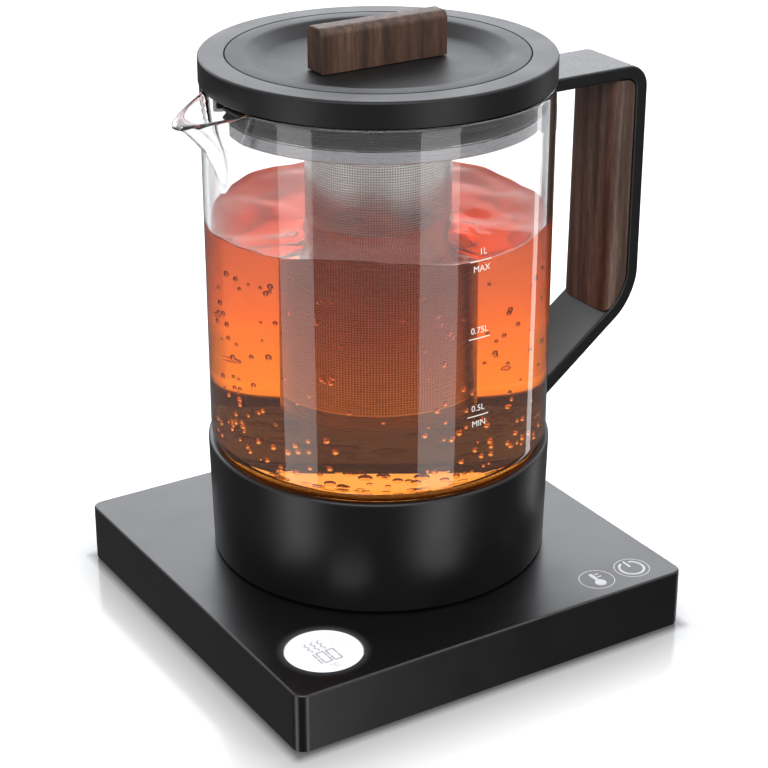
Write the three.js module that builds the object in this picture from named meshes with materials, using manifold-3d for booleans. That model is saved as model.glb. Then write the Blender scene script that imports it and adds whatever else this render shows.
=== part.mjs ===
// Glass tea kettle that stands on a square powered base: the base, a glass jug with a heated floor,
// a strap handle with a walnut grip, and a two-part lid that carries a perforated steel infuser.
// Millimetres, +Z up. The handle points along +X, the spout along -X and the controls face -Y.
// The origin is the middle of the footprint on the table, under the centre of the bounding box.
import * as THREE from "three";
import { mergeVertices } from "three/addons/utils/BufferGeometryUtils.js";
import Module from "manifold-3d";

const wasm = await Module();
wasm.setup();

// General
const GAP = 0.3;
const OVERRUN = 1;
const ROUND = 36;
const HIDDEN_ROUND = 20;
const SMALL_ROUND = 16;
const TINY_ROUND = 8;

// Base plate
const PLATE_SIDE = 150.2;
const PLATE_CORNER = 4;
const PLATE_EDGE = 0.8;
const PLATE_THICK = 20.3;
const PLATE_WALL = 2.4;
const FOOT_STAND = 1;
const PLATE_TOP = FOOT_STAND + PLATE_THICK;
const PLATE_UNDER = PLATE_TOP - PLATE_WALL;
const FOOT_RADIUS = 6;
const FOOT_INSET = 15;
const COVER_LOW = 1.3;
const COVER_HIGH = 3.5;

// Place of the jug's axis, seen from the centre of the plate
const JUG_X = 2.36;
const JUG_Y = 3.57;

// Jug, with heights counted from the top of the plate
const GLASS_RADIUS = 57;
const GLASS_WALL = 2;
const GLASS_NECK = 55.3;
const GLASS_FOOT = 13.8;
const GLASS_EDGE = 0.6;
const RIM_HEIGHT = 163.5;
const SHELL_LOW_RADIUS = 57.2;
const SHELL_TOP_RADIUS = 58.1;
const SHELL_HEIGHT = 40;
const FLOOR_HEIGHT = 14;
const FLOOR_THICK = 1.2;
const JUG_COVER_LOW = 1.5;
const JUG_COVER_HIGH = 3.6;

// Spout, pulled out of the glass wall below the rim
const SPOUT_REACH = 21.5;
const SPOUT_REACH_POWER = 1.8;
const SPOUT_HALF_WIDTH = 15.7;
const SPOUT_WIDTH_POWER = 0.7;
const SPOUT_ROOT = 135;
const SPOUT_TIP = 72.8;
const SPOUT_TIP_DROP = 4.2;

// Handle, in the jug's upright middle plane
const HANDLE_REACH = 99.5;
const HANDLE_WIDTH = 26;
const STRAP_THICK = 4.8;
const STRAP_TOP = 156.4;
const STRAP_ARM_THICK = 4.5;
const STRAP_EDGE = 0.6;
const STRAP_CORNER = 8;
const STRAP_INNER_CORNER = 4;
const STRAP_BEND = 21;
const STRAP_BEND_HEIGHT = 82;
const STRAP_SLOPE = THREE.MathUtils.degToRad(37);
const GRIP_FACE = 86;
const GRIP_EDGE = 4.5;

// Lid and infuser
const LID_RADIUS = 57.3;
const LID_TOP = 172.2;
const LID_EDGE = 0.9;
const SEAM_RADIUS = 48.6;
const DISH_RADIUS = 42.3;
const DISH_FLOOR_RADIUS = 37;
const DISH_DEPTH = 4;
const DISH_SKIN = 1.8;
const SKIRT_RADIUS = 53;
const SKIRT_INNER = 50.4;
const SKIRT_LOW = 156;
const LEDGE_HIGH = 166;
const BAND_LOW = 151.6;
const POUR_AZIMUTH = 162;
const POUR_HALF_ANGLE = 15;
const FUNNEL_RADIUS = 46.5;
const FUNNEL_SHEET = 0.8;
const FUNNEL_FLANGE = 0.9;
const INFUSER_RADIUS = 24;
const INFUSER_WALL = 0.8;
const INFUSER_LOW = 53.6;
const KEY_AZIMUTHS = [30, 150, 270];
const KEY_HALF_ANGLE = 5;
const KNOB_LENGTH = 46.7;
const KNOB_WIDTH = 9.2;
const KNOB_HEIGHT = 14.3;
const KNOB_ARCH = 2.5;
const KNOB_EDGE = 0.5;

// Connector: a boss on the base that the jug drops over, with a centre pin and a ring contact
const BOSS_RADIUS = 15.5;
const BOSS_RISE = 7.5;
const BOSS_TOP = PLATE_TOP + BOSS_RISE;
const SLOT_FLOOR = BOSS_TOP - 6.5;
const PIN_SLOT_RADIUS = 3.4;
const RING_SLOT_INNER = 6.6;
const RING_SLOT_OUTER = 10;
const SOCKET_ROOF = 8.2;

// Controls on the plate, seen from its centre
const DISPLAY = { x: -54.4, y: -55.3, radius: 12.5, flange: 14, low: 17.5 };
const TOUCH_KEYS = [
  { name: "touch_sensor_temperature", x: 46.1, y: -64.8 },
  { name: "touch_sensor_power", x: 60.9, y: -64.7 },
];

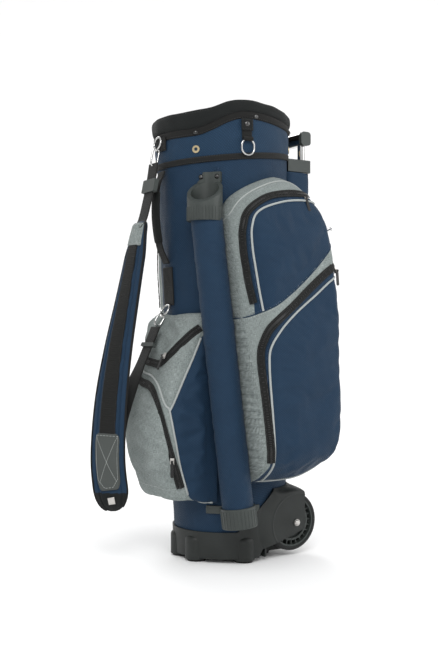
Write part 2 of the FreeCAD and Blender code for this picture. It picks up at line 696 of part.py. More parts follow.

☆ ☆ ☆ ☆ ☆ ☆ ☆

» Task brief:
Above are the records; please copy exactly their first line and each line after it through the line containing "const COVER_HIGH = 3.5;", and no line after that.

» Complete output:
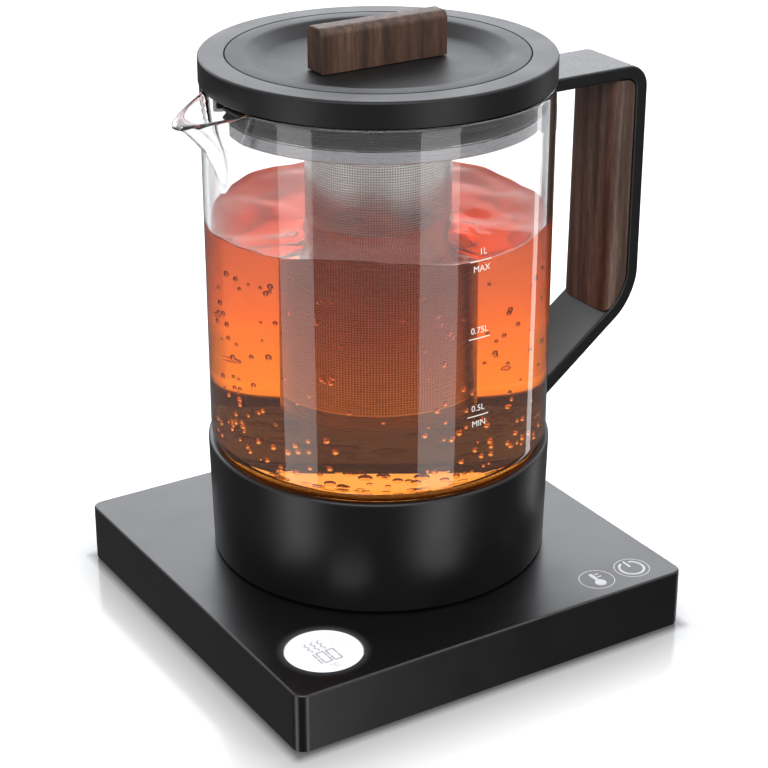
Write the three.js module that builds the object in this picture from named meshes with materials, using manifold-3d for booleans. That model is saved as model.glb. Then write the Blender scene script that imports it and adds whatever else this render shows.
=== part.mjs ===
// Glass tea kettle that stands on a square powered base: the base, a glass jug with a heated floor,
// a strap handle with a walnut grip, and a two-part lid that carries a perforated steel infuser.
// Millimetres, +Z up. The handle points along +X, the spout along -X and the controls face -Y.
// The origin is the middle of the footprint on the table, under the centre of the bounding box.
import * as THREE from "three";
import { mergeVertices } from "three/addons/utils/BufferGeometryUtils.js";
import Module from "manifold-3d";

const wasm = await Module();
wasm.setup();

// General
const GAP = 0.3;
const OVERRUN = 1;
const ROUND = 36;
const HIDDEN_ROUND = 20;
const SMALL_ROUND = 16;
const TINY_ROUND = 8;

// Base plate
const PLATE_SIDE = 150.2;
const PLATE_CORNER = 4;
const PLATE_EDGE = 0.8;
const PLATE_THICK = 20.3;
const PLATE_WALL = 2.4;
const FOOT_STAND = 1;
const PLATE_TOP = FOOT_STAND + PLATE_THICK;
const PLATE_UNDER = PLATE_TOP - PLATE_WALL;
const FOOT_RADIUS = 6;
const FOOT_INSET = 15;
const COVER_LOW = 1.3;
const COVER_HIGH = 3.5;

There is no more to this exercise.